(Records with modeling code)
####

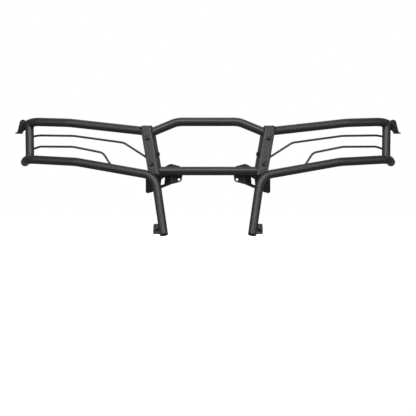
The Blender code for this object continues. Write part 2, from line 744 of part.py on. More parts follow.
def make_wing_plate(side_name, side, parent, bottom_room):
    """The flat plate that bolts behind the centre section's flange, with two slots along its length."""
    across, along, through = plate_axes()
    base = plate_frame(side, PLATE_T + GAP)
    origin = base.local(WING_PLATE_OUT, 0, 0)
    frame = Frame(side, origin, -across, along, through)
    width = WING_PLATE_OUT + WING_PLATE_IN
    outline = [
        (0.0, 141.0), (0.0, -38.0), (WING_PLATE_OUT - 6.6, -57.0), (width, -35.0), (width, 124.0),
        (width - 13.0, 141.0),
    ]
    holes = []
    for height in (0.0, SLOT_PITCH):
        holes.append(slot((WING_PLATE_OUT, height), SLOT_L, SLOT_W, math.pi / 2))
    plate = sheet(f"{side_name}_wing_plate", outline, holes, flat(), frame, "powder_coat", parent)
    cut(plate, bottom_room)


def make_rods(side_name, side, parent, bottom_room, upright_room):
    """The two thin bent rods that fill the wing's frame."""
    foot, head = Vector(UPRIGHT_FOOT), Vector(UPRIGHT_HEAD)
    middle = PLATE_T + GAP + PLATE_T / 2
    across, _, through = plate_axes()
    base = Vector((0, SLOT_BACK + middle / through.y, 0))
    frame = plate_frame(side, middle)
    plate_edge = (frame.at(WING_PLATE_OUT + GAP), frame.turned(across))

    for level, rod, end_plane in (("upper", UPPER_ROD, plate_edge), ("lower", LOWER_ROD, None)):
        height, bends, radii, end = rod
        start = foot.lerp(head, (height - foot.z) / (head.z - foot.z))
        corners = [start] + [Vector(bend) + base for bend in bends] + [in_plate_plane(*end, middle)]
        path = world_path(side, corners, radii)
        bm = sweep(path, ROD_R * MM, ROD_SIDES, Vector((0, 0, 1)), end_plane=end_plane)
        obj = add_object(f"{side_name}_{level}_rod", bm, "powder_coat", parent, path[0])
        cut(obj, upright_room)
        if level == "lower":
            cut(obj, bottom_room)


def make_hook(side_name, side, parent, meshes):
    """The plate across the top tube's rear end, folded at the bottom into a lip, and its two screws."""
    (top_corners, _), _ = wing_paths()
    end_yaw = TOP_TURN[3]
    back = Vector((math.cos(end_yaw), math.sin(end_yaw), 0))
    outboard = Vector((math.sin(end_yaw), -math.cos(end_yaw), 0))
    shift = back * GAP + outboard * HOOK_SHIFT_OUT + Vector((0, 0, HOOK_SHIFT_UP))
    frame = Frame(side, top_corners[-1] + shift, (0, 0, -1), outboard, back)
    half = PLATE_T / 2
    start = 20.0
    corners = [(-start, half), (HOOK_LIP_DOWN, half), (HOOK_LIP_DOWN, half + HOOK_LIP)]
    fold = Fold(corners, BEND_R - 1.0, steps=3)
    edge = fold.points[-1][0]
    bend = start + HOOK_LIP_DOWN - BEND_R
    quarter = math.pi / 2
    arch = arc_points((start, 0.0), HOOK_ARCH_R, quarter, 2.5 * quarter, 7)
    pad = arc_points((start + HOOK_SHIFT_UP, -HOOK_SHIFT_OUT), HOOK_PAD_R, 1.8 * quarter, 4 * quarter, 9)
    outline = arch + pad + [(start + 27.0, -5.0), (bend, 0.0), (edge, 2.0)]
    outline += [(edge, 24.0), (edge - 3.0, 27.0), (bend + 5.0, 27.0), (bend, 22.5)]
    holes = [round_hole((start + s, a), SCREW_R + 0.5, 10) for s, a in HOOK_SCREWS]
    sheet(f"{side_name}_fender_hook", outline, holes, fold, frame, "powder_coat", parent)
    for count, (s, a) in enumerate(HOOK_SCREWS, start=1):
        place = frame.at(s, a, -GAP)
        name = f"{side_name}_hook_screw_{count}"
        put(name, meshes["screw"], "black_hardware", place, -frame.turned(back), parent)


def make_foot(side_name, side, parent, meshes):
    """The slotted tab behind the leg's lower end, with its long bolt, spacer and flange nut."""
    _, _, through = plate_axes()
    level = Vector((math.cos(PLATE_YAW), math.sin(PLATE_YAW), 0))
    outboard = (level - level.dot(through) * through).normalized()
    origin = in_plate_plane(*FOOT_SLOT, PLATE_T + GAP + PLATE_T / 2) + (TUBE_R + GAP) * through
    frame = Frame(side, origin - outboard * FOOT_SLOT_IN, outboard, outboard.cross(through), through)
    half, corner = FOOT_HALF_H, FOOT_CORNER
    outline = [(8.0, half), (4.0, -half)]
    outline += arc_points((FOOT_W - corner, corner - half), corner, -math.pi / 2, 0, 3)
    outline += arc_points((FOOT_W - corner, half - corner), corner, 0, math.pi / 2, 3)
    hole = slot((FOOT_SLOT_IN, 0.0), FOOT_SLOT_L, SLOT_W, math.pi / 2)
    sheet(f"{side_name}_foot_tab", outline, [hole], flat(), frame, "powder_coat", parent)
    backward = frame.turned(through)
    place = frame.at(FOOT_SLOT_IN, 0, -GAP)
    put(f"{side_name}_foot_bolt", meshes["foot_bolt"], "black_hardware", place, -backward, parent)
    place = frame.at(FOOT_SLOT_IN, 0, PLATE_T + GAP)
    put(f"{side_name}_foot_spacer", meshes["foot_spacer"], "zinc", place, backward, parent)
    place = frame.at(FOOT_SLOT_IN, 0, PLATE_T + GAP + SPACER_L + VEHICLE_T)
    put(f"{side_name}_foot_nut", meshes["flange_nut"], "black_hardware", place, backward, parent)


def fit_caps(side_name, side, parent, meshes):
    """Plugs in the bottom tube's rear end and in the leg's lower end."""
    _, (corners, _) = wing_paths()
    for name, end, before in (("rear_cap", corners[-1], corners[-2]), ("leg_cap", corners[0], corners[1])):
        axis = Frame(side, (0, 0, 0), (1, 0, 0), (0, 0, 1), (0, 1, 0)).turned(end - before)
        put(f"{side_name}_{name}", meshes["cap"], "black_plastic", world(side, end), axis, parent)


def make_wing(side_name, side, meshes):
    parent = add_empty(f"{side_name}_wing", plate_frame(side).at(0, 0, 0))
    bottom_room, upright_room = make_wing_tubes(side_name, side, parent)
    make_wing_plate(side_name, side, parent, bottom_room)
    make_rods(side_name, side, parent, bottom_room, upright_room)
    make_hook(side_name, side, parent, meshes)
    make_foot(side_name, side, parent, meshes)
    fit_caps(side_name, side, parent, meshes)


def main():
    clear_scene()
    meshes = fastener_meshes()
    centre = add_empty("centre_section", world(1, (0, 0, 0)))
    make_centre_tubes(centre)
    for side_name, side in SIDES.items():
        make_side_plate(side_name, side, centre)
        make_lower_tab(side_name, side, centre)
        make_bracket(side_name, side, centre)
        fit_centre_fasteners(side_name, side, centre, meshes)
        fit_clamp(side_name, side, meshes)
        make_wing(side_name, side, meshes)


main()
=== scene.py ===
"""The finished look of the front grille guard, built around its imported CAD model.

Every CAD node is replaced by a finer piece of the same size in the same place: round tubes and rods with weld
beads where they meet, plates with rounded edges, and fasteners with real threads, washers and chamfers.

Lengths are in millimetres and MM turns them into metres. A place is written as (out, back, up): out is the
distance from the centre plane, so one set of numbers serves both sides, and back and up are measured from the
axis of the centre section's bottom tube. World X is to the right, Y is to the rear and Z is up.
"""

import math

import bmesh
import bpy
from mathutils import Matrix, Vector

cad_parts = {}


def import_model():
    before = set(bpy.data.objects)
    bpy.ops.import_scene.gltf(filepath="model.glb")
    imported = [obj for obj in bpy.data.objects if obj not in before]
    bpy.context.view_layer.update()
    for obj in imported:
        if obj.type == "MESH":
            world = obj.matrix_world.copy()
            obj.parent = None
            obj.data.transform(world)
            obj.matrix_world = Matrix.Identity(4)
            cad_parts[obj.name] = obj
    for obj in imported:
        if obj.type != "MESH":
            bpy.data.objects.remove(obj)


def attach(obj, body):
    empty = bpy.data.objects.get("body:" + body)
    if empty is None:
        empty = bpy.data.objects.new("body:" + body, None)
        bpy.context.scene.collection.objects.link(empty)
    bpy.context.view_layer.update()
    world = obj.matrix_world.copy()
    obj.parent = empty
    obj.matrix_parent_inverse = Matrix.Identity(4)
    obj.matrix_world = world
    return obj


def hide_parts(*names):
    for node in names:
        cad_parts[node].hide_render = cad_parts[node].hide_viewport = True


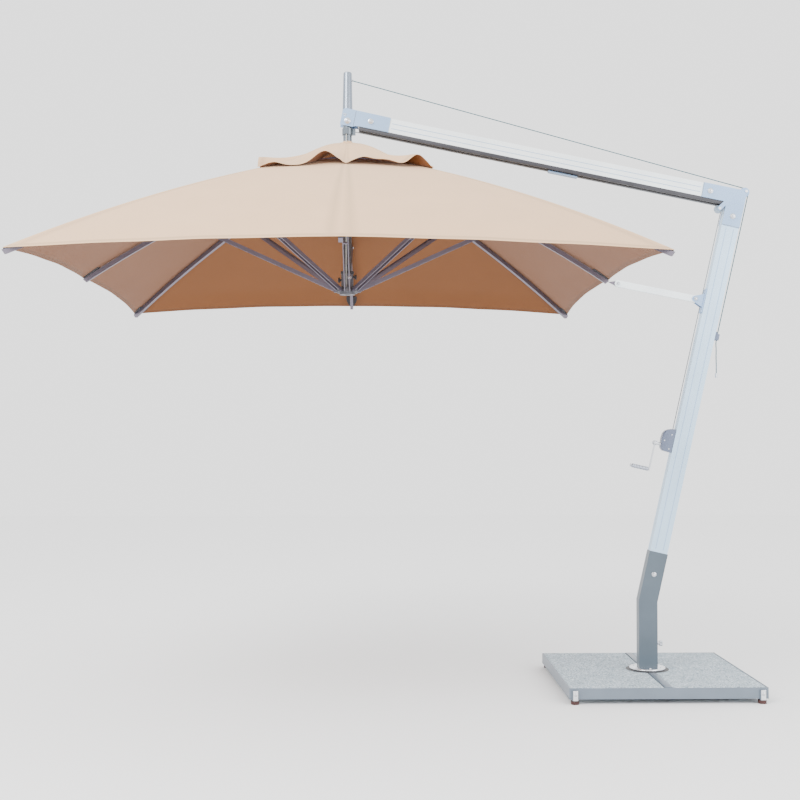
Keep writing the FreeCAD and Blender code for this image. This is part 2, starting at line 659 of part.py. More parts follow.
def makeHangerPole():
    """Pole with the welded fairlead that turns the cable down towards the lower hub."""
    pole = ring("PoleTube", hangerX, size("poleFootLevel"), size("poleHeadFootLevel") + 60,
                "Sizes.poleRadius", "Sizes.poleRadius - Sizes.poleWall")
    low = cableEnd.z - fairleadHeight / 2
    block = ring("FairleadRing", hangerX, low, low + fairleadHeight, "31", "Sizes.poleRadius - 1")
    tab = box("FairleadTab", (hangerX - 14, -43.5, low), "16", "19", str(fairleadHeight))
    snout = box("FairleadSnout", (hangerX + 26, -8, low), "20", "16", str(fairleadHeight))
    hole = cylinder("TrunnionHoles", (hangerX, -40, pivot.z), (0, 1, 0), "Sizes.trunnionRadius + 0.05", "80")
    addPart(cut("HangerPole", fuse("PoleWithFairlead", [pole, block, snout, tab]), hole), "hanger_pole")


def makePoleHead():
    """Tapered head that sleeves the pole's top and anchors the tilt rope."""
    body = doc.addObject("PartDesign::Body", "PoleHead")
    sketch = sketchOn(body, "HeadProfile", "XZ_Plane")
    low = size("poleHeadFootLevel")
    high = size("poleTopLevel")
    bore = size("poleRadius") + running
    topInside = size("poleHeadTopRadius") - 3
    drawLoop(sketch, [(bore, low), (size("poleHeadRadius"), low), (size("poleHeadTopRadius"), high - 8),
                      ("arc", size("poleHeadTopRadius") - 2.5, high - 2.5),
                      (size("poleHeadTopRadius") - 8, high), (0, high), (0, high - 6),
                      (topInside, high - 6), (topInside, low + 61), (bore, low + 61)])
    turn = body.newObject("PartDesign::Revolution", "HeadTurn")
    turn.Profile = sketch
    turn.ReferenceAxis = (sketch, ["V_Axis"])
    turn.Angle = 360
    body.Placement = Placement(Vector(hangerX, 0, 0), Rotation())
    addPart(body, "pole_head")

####

» **Set task**
Quote verbatim the opening lines of the listing above, ending with the line where "cut(plate, bottom_room)" appears; include both endpoints and nothing more.

» **Result for this task**
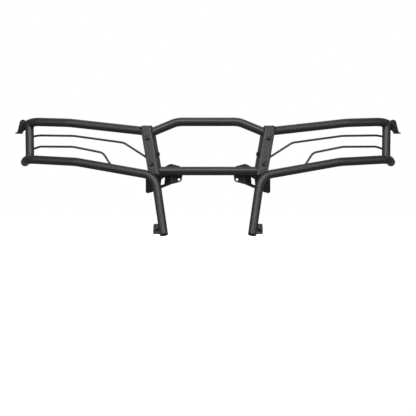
The Blender code for this object continues. Write part 2, from line 744 of part.py on. More parts follow.
def make_wing_plate(side_name, side, parent, bottom_room):
    """The flat plate that bolts behind the centre section's flange, with two slots along its length."""
    across, along, through = plate_axes()
    base = plate_frame(side, PLATE_T + GAP)
    origin = base.local(WING_PLATE_OUT, 0, 0)
    frame = Frame(side, origin, -across, along, through)
    width = WING_PLATE_OUT + WING_PLATE_IN
    outline = [
        (0.0, 141.0), (0.0, -38.0), (WING_PLATE_OUT - 6.6, -57.0), (width, -35.0), (width, 124.0),
        (width - 13.0, 141.0),
    ]
    holes = []
    for height in (0.0, SLOT_PITCH):
        holes.append(slot((WING_PLATE_OUT, height), SLOT_L, SLOT_W, math.pi / 2))
    plate = sheet(f"{side_name}_wing_plate", outline, holes, flat(), frame, "powder_coat", parent)
    cut(plate, bottom_room)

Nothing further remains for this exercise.